Nifty idea, but way too much “I’m gonna single handedly reinvent the wheel” vibes.

pixelscript@lemmy.ml · 4 months ago

My thoughts exactly when reading this.

I believe people when they claim to develop free software. Often because it’s software the dev wants for themselves anyway and they’ve merely elected to share it rather than sell it. The only major cost is time to develop, which is “paid” for by the creation of the product itself.

You (OP) are proposing a service. Services have ongoing fees to run and maintain, and the value they create goes to your users, not you. These are by definition cost centers. You will need a stable source of funding to run this. That does not in any way mix with “free”. Not unless you’re some gajillionaire who pivoted to philanthropy after a life of robber baroning, or you’re relying on a fickle stream of donations and grants.

You indicate in other comments you will not open the source of your backend because you don’t want it scooped from you and stealing your future revenue. That’s fine, but what revenue?

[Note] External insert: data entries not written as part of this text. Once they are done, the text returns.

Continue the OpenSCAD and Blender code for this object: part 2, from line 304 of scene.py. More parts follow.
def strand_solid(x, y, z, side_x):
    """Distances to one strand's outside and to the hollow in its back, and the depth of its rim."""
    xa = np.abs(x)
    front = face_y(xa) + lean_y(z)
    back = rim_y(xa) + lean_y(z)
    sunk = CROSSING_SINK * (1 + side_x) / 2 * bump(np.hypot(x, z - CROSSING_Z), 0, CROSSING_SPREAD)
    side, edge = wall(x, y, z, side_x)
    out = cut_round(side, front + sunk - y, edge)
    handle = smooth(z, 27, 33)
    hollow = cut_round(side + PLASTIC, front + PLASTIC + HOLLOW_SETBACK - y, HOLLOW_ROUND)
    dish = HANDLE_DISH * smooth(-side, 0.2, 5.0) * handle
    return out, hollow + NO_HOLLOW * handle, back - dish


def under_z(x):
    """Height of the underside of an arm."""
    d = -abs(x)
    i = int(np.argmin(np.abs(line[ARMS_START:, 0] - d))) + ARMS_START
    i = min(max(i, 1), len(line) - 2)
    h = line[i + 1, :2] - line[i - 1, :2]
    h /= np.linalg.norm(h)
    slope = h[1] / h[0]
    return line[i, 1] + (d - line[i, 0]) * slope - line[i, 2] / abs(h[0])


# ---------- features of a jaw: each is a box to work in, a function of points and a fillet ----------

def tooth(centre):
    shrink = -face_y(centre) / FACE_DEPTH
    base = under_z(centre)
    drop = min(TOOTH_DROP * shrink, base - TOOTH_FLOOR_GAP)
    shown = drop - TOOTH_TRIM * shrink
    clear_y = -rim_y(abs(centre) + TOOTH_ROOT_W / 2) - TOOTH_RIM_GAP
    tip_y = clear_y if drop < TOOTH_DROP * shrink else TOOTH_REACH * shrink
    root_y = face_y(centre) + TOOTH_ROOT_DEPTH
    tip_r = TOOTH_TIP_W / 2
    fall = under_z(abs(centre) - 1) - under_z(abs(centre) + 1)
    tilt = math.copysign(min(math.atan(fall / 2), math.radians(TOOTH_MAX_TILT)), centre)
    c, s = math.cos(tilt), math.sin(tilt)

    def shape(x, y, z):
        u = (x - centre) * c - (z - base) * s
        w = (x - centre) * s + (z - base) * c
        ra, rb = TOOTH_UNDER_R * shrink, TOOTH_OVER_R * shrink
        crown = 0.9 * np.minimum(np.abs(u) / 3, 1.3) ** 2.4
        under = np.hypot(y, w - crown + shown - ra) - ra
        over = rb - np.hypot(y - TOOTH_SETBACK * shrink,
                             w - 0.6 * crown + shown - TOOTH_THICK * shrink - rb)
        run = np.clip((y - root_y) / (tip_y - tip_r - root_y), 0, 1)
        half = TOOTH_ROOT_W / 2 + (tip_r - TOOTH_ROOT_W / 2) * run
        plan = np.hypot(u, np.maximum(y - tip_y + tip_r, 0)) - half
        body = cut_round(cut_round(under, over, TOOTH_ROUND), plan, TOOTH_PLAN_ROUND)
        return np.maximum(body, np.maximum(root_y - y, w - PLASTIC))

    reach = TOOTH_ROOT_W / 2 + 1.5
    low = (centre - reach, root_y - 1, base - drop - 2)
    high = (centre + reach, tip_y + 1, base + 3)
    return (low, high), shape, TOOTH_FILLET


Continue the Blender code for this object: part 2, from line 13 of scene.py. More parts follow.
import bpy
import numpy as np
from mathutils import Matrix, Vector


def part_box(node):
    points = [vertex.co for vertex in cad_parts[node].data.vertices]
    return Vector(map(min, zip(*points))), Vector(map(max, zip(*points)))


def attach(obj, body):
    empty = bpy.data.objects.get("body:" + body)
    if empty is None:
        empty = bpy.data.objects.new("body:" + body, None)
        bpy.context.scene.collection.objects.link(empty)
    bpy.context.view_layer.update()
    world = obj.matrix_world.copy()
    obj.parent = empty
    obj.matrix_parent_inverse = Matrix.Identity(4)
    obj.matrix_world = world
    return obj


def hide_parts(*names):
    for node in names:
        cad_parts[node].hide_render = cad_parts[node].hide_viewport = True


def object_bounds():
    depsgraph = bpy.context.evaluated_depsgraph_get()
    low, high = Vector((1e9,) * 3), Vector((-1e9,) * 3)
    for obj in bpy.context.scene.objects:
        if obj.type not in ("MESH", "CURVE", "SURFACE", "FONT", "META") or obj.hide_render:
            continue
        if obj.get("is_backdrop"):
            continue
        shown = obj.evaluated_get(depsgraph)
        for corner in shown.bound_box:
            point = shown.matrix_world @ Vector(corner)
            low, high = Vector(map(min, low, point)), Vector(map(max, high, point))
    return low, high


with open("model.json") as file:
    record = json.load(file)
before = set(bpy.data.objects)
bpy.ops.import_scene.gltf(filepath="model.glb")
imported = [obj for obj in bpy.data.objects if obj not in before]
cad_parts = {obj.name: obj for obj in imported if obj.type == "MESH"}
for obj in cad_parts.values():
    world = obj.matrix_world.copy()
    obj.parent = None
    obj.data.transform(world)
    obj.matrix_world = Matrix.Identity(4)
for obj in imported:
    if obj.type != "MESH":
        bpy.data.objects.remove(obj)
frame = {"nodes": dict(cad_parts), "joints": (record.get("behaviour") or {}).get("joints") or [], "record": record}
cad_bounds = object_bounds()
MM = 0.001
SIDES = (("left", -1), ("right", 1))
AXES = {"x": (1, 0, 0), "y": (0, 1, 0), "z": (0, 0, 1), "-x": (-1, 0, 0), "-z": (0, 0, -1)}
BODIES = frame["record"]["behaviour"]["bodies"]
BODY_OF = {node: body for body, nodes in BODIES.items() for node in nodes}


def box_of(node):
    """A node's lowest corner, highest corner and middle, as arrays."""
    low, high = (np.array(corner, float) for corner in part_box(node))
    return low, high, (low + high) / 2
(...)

I thought this was free? What’s your business model?

It sounds like what you want to do here is have a free tier anyone can use, supported by a paid tier that offers extended features. That’s fine, I guess. But if you want to “compete with DuckDuckGo”, you are going to need to generate enough revenue to support the volume of freeloaders that DDG does. If your paid tier base doesn’t cover the bill, you will need to start finding new and exciting ways to passively monetize those non-revenue-generating users. That usually means one or more of taking features away and putting them behind the paywall to drive more subscriptions, increasingly invasive ads on the platform, or data-harvesting dark patterns.

Essentially what I’m saying here is, as-proposed, the eventual failure and/or enshittification of your service seems inevitable. Which makes it no better than DDG long term.

It is, at any rate, a very intriguing project.